Page history last edited by Richard Beach 1 year, 8 months ago

Climate change is often conceptualized as an impending ecological disaster. However, vulnerability to its impacts is more accurately defined by social factors which present challenges to communities every day. Moreover, the predicted impacts are often difficult to comprehend or ignored. Building resilience to these impacts will require engaging communities in defining indicators for vulnerability and co-designing opportunities for adaptation. This is especially true for communities of youth who will inherit the socio-ecological challenges of our current climate crisis. New tools are needed for communicating impacts, defining vulnerability, and engaging diverse publics in planning for resilience; these tools must meet you ‘where they are’ by integrating with existing interests and concerns. 
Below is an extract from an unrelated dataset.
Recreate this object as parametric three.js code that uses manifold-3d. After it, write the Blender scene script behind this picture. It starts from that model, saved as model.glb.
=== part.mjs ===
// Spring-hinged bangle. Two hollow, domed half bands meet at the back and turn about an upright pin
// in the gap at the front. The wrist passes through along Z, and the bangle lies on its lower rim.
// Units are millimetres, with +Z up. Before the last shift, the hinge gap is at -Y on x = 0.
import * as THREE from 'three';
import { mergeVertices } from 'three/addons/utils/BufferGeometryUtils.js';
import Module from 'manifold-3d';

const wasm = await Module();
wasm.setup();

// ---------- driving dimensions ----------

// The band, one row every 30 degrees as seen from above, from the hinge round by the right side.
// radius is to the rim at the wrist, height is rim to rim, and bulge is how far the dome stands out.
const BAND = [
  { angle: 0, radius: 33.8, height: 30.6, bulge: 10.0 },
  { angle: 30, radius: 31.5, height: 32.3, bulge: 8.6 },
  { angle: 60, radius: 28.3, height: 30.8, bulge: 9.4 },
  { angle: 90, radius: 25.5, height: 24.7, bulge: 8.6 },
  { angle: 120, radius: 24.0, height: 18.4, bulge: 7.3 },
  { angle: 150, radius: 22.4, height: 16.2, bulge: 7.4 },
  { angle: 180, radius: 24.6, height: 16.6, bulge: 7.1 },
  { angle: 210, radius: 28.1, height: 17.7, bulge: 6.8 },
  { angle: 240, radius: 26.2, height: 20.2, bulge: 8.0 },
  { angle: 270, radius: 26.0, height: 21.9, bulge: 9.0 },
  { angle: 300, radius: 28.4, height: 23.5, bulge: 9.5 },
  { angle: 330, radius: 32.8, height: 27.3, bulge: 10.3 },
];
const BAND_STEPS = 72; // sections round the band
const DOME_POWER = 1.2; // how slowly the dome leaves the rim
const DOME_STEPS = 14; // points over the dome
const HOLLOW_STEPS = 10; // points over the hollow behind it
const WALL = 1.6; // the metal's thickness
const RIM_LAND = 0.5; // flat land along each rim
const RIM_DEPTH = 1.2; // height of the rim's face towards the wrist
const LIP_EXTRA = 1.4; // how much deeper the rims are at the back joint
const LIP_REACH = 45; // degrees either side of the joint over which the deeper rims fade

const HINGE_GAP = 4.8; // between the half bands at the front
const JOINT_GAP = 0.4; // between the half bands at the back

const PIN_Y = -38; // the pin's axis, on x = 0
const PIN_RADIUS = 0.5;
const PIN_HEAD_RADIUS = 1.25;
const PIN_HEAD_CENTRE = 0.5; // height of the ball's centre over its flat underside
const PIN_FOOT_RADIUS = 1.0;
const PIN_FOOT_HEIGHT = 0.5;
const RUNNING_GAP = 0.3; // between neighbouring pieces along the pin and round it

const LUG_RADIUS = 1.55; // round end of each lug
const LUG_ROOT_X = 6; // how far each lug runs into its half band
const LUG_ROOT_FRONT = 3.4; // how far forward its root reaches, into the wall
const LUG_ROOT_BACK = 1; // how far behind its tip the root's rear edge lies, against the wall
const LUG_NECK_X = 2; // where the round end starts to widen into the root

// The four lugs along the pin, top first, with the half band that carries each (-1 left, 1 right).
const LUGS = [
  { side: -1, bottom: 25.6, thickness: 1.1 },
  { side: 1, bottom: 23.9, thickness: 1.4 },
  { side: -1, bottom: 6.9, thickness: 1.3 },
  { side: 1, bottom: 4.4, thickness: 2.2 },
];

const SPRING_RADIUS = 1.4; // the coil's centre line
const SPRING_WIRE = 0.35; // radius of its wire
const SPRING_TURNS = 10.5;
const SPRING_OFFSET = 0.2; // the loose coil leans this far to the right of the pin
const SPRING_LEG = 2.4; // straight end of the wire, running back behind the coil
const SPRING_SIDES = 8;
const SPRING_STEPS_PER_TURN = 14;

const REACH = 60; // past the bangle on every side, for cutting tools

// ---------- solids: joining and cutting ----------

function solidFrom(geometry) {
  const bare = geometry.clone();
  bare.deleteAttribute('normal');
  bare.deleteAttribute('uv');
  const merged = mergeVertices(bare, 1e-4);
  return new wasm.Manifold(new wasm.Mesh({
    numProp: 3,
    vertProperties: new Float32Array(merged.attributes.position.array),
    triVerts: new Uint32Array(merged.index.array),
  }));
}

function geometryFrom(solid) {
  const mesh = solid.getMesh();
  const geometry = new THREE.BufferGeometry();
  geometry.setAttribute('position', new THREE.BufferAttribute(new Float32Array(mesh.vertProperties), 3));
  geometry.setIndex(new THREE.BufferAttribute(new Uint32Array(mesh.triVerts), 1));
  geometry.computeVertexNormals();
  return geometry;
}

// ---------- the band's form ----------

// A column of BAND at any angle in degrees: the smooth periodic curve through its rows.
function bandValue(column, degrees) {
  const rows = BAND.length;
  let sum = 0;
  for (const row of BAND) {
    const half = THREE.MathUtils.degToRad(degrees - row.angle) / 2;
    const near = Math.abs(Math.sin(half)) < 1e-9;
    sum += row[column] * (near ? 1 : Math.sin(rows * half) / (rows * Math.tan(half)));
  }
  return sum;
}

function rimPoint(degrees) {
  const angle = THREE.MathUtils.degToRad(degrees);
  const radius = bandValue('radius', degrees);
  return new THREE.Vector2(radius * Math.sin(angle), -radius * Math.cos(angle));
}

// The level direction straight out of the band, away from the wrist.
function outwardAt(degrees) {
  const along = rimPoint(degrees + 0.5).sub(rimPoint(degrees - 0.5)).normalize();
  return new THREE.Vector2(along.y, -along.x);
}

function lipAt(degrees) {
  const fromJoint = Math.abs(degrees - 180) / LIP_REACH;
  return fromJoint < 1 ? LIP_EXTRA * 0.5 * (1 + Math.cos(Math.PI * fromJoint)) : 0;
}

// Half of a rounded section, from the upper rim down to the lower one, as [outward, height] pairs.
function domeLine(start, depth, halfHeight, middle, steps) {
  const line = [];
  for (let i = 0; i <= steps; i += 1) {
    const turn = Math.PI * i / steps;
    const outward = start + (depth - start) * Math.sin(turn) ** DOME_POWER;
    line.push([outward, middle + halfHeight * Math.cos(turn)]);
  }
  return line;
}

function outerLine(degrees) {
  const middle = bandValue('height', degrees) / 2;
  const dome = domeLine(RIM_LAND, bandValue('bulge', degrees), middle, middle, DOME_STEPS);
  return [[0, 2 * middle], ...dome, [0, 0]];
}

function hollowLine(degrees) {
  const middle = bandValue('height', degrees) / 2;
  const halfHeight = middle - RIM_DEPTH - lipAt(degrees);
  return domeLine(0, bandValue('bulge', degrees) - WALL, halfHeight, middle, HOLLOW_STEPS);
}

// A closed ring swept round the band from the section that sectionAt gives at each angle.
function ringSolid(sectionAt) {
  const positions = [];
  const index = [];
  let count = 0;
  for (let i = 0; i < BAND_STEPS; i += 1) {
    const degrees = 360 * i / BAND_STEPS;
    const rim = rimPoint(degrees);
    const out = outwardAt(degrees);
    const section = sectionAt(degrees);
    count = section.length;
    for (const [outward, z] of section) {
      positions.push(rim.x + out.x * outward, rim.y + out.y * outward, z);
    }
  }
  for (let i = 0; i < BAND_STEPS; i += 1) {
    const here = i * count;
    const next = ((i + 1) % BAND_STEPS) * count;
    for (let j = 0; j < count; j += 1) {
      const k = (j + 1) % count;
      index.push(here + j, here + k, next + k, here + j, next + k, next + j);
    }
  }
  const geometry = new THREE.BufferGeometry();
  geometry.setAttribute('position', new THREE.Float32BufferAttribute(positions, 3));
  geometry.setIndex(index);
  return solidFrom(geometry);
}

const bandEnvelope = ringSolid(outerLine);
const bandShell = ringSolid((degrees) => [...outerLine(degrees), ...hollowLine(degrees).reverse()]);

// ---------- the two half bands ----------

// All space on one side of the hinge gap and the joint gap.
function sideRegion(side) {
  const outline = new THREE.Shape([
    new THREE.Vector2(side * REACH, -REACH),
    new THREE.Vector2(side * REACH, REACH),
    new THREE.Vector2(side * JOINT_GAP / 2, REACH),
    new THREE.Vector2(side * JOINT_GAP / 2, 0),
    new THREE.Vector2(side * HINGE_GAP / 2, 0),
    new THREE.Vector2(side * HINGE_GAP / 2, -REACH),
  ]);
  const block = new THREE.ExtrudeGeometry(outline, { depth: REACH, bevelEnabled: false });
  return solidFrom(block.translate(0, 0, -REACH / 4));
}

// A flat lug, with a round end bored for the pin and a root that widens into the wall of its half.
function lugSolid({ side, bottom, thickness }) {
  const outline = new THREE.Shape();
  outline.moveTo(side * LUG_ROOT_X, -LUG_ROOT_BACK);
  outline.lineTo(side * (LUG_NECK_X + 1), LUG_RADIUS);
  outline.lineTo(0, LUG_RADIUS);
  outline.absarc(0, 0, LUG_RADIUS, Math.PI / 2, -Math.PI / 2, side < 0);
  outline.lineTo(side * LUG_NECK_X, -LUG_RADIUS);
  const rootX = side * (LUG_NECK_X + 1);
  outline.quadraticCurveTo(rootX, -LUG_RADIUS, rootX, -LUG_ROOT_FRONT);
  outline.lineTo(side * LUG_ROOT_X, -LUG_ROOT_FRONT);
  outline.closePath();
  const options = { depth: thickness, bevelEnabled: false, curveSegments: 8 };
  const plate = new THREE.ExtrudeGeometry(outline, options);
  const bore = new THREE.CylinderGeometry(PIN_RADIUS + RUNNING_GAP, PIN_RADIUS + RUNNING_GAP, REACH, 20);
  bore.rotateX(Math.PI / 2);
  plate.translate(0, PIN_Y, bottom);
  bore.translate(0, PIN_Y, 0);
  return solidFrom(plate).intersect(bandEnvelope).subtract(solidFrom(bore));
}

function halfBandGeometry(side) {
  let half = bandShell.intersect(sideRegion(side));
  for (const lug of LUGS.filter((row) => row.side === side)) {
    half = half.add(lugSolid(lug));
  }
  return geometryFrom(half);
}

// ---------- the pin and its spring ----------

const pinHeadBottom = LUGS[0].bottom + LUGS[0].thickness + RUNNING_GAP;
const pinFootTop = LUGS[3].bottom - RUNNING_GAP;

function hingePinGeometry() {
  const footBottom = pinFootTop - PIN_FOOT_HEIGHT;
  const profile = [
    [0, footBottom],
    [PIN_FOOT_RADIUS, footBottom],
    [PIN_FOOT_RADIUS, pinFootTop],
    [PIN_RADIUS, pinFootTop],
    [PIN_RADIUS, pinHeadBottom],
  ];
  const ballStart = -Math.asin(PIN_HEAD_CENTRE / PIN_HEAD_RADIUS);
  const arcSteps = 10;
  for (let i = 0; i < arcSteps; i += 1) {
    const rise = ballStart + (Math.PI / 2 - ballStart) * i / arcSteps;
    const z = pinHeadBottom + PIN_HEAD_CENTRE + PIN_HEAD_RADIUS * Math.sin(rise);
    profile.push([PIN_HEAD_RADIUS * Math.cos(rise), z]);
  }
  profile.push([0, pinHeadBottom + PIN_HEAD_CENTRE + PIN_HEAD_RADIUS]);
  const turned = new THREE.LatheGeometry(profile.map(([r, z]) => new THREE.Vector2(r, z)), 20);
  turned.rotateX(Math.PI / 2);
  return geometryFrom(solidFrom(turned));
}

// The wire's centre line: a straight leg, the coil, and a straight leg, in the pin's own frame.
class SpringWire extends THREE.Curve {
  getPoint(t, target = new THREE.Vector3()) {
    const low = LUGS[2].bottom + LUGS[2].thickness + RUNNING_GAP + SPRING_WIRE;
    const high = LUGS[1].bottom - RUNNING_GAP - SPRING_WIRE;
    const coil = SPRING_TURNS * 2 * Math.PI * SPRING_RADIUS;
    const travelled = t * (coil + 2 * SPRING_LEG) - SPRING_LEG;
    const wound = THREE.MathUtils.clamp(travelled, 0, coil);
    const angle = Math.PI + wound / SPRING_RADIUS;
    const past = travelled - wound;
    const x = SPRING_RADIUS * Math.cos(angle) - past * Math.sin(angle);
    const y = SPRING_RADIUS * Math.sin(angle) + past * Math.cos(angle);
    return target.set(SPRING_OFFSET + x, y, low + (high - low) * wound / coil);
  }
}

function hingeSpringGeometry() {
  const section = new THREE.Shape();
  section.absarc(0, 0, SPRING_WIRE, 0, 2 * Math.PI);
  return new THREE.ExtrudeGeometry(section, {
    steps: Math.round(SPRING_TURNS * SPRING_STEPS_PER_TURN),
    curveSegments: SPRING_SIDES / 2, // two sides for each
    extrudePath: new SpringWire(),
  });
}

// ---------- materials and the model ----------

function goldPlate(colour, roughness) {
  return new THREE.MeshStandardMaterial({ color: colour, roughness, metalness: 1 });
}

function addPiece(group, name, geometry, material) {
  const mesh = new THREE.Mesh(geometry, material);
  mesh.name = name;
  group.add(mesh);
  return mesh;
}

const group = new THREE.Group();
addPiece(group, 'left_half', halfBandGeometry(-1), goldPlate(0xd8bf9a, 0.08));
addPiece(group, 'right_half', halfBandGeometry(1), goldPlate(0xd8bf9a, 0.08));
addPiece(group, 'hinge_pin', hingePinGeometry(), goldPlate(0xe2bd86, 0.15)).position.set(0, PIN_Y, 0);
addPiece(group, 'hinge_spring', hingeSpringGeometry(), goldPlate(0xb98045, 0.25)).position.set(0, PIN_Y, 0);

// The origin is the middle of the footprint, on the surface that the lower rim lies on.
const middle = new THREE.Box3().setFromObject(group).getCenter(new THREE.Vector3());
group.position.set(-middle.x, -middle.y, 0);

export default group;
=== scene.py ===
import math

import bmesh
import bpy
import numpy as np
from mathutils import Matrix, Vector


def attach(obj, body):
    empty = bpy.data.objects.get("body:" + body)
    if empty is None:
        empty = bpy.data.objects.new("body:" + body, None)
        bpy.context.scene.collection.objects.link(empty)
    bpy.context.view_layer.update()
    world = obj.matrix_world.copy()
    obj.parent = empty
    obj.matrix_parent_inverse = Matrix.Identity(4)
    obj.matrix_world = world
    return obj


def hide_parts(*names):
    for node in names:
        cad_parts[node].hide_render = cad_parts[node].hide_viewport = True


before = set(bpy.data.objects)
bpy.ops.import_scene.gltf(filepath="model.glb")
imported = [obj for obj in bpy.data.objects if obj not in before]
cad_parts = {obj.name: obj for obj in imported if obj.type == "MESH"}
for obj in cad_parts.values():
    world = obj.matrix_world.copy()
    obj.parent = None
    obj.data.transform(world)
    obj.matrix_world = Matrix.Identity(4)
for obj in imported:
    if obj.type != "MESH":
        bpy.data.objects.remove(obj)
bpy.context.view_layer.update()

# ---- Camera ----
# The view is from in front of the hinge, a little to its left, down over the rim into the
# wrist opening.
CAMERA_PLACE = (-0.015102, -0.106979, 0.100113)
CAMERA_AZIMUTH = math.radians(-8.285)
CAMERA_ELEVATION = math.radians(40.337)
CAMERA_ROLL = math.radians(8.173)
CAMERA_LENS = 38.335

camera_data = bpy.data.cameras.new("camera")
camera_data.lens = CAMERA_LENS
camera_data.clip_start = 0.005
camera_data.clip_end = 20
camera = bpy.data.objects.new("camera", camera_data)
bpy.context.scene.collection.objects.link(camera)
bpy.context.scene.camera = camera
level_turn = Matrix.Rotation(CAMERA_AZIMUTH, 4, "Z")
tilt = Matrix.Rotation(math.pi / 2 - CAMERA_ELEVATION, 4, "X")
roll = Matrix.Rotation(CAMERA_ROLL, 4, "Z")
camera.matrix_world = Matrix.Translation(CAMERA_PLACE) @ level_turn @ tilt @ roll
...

          This chapter argues for place-based participatory design as an effective youth engagement tool that can lead to greater community resilience to climate impacts. The authors discuss the current challenges to, and existing models of, successful youth-based community engagement with climate adaptation planning. This includes the use of popular social media to build youth capacity for observing and communicating climate concerns and advocating for resilience. Finally, the site-specific climate engagement project Alameda Creek Atlas is detailed as a case study for employing such a methodology, and preliminary results are discussed. Alameda Creek Atlas served as the public engagement tool for the selected finalist team, Public Sediment, for the 2017-18 Rockefeller funded Resilient by Design, Bay Area Challenge.